The final piece was the biggest challenge for me. Chesterton’s background was decidedly religious and based on the secular, frightening, and chaotic anarchist forces in 1908. My background was of a modern world dying from neglect, with virtual reality the way the population escaped this dismal reality. The world is even described as “IRL” and the IRL spaces where people live are delineated as “inside” and “outside.” Making all this work required me to add some scenes and change some of the ways that the characters interacted. For example, the opening scene in my book doesn’t exist in The Man Who Was Thursday.
At its heart, The Man Who Was Thursday is steeped in Catholic symbols and Christian messages, and this is where I am most curious about how the book will be received. I’m an atheist and removed all of those pieces from the novel. Yet I’m convinced that I’ve kept the spirit of the novel enough that if you are religious or a Chesterton fan, you will still see those things there, just not as overtly as Chesterton made them. Christian speaker and author Matt Mikalatos addresses this in the book’s afterword.

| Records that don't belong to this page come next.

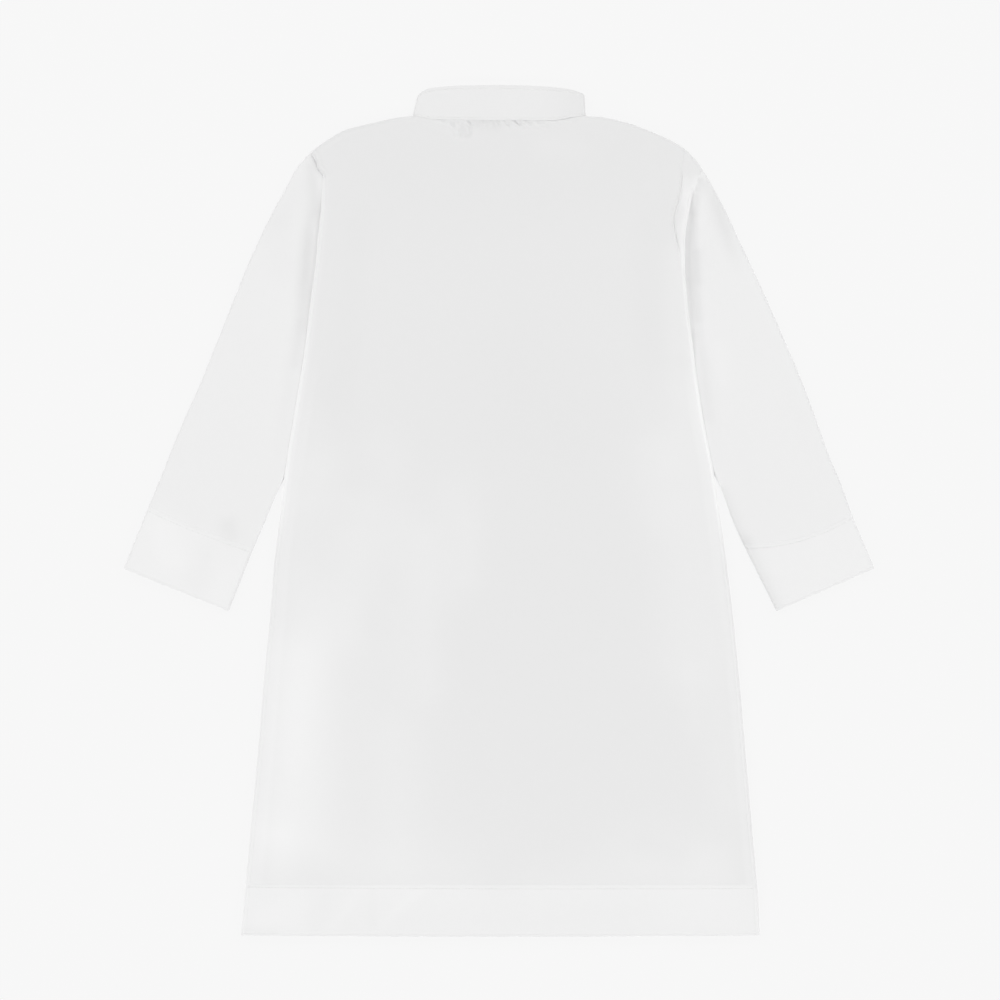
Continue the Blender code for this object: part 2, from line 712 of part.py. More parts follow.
def make_collar(collection):
    """The stand collar: a band that runs from one front end round the back to the other."""
    turns = [math.radians(90.0 * step / COLLAR_FOLD_STEPS) for step in range(COLLAR_FOLD_STEPS)]
    near_fold = BACK_NECK_STOPS[-1] / NECK_HALF
    bend = [(mix(near_fold, 1.0, math.sin(turn)), math.cos(turn)) for turn in turns]
    stations = [(x / NECK_HALF, False, 1.0) for x in FRONT_NECK_STOPS[:-1]]
    stations += [(share, False, out) for share, out in bend]
    stations += [(1.0, True, 0.0)]
    stations += [(share, True, out) for share, out in reversed(bend)]
    stations += [(x / NECK_HALF, True, 1.0) for x in reversed(BACK_NECK_STOPS[1:-1])]
    mirrored = [(-share, back, out) for share, back, out in reversed(stations)]
    rows = []
    for height_part in (1.0, 0.67, 0.33, 0.0):
        row = []
        for share, back, out in stations + [(0.0, True, 1.0)] + mirrored:
            foot = collar_station(share, back, True)
            top = collar_station(share, back, False)
            place = foot.lerp(top, height_part)
            high = mix(COLLAR_FOOT_Z, COLLAR_TOP_Z, height_part)
            low = PLACKET_Z * (1.0 - smooth(abs(place.x), 12.0, 30.0))
            middle = (high + low) / 2
            full = high if back else low
            row.append(Vector((place.x, place.y, mix(middle, full, out))))
        rows.append(row)
    mesh = loft("collar", rows, closed=False)
    made = new_object("collar", mesh, DOUBLED_WHITE, 0.8, collection)
    give_wall(made, COLLAR_WALL)


def make_placket(collection):
    """The placket, a flat doubled strip with a pointed lower end, outside the front's slit."""
    top = placket_top_y()
    end = top - PLACKET_LENGTH
    outline = (
        (-PLACKET_HALF, top),
        (-PLACKET_HALF, end + PLACKET_POINT),
        (0.0, end),
        (PLACKET_HALF, end + PLACKET_POINT),
        (PLACKET_HALF, top),
    )
    curve = bpy.data.curves.new("placket", "CURVE")
    curve.dimensions = "2D"
    curve.fill_mode = "BOTH"
    curve.extrude = PLACKET_WALL / 2 * MM
    spline = curve.splines.new("POLY")
    spline.points.add(len(outline) - 1)
    for point, (x, y) in zip(spline.points, outline):
        point.co = (x * MM, y * MM, 0.0, 1.0)
    spline.use_cyclic_u = True
    made = new_object("placket", curve, DOUBLED_WHITE, 0.8, collection)
    made.location.z = (PLACKET_Z + PLACKET_WALL / 2) * MM


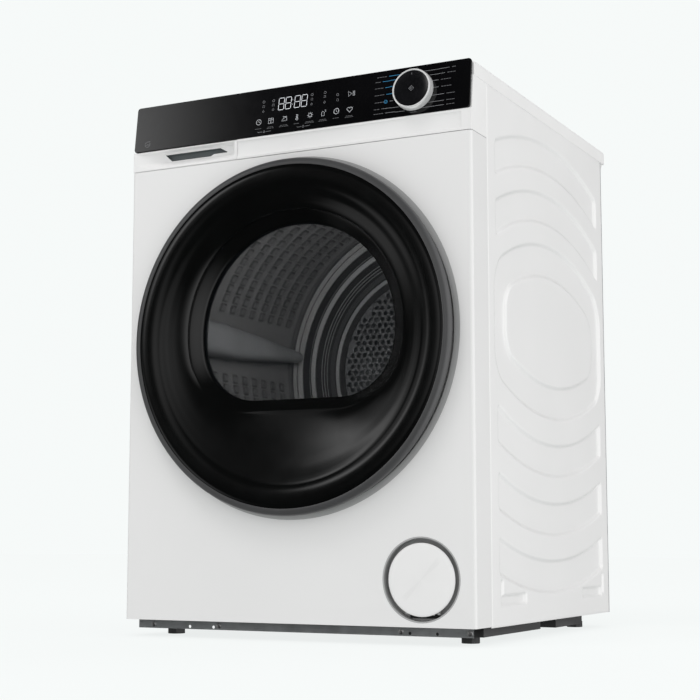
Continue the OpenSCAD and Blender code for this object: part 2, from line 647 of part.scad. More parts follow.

Earlier I wrote: Chesterton wrote the plot, the scenes, and the characters. How hard could it be? The answer turned out to be very hard. I’m not exaggerating in saying that each chapter of Thursday took about as long to write as two chapters in a book that I would create from my own imagination. It was, in no uncertain terms, a significant time commitment. I do believe it was worth it, however. Even if readers hate my book, maybe the spark will be there for them to search for Chesterton. I wouldn’t mind that at all.